The majority of our community is building for one architecture, but there is a non-insignificant number that are building for others, so it is a valid use case that deserves attention.
Do you use CI/CD for automated build and deploy?
This result could be reflective of the survey population, and that the majority of, for example, HPC administrators aren’t actively building and testing containers. If it’s reflective of overall practives, the result is more concerning. If almost half of you aren’t using CI/CD for automated deploy, please consult a research software engineer or support staff if you’d like to do this but do not know how.
What are you biggest challenges or pain points when using containers, or reasons that you don’t use them?
Challenge: end-user education that containers do not replace the need for revision control of the underlying software and the container build steps.
Challenge: end-user education that containers are not necessarily static (ie., updates needed to address security issues in OS or library components w/in the container, not the application).
Challenge: networking config of containers used for infrastructure services.
Challenges in using MPI when using containers in a SLURM hpc system, specially system libraries vs container libraries.
Challenges when using CUDA in containers in a SLURM system, similar to the MPI case.
This means I end up having to run the container from the library repo so it is findable at import time.
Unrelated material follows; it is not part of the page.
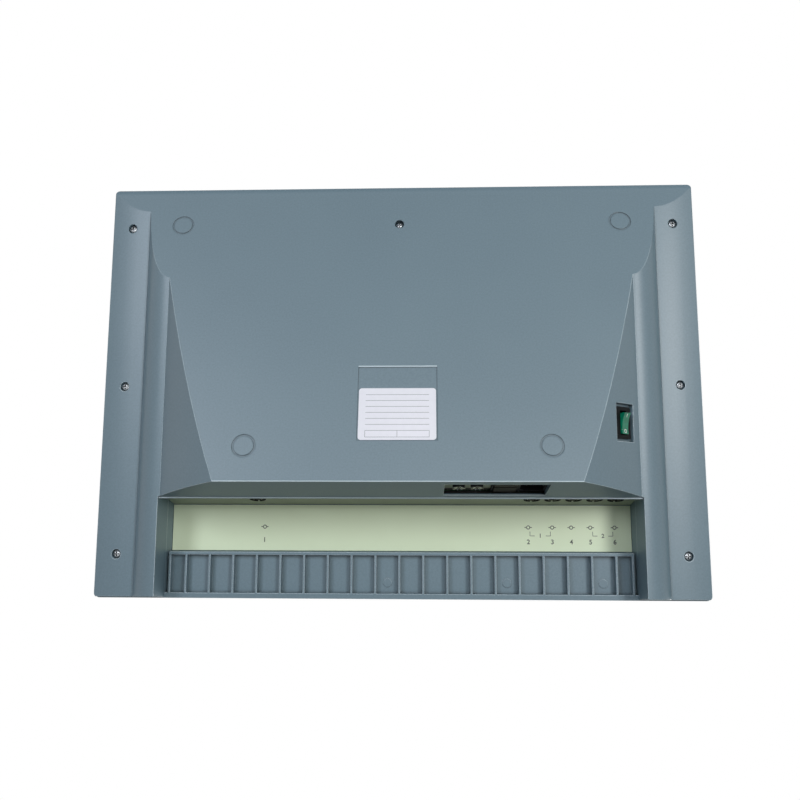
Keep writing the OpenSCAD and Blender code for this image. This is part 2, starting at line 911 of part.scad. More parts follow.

I don't have much experience with containers so maybe there's a proper fix that I haven't found yet. Some kind of "developer" mode for interpreted languages that don't need a compilation step would be really nice.
The story for using containerised MPI workloads (e.g. under Slurm) is complicated and seems to be not well understood.
"Clever" things that do things for you but are a hassle (eg hidden singularity scripts, or complicated entry point scripts)
What can containers not do that you wish they could? What features would you like to see?
Most HPC clusters and NSF-funded infrastructure are unprivileged and utilizing hardware-accelerated GUIs within a container was historically hard to perform.